● **WHAT NEEDS TO BE DONE**
Your task is to repeat the listing exactly.

● **DATA SEGMENT**

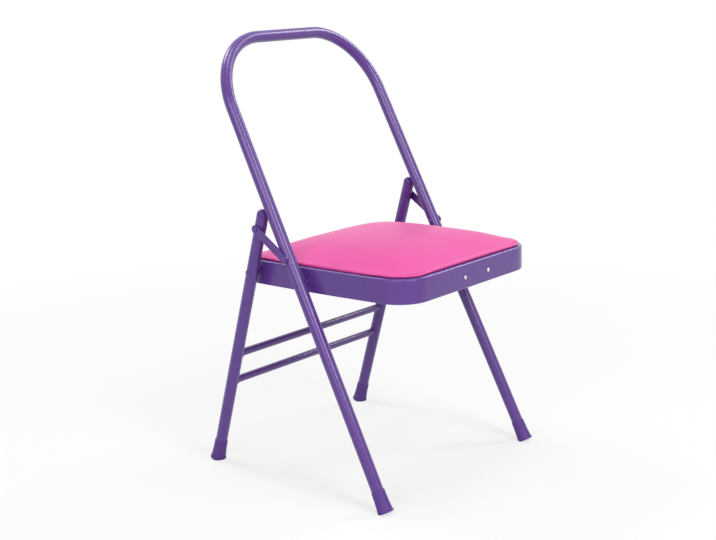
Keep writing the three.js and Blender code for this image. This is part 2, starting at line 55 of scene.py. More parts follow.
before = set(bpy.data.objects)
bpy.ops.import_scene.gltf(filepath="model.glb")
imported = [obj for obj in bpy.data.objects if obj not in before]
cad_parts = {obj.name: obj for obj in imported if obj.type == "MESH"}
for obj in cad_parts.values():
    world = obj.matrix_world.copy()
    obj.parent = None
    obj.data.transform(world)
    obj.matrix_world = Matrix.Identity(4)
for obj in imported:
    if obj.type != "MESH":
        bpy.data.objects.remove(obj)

● **EXERCISE RESULT**
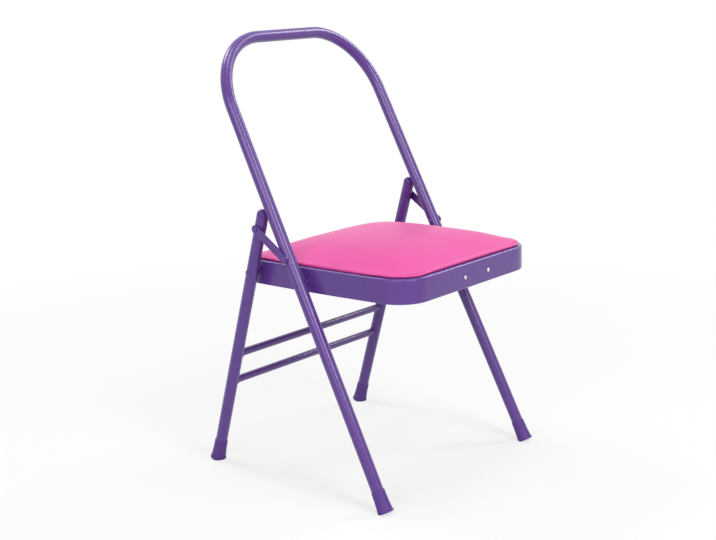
Keep writing the three.js and Blender code for this image. This is part 2, starting at line 55 of scene.py. More parts follow.
before = set(bpy.data.objects)
bpy.ops.import_scene.gltf(filepath="model.glb")
imported = [obj for obj in bpy.data.objects if obj not in before]
cad_parts = {obj.name: obj for obj in imported if obj.type == "MESH"}
for obj in cad_parts.values():
    world = obj.matrix_world.copy()
    obj.parent = None
    obj.data.transform(world)
    obj.matrix_world = Matrix.Identity(4)
for obj in imported:
    if obj.type != "MESH":
        bpy.data.objects.remove(obj)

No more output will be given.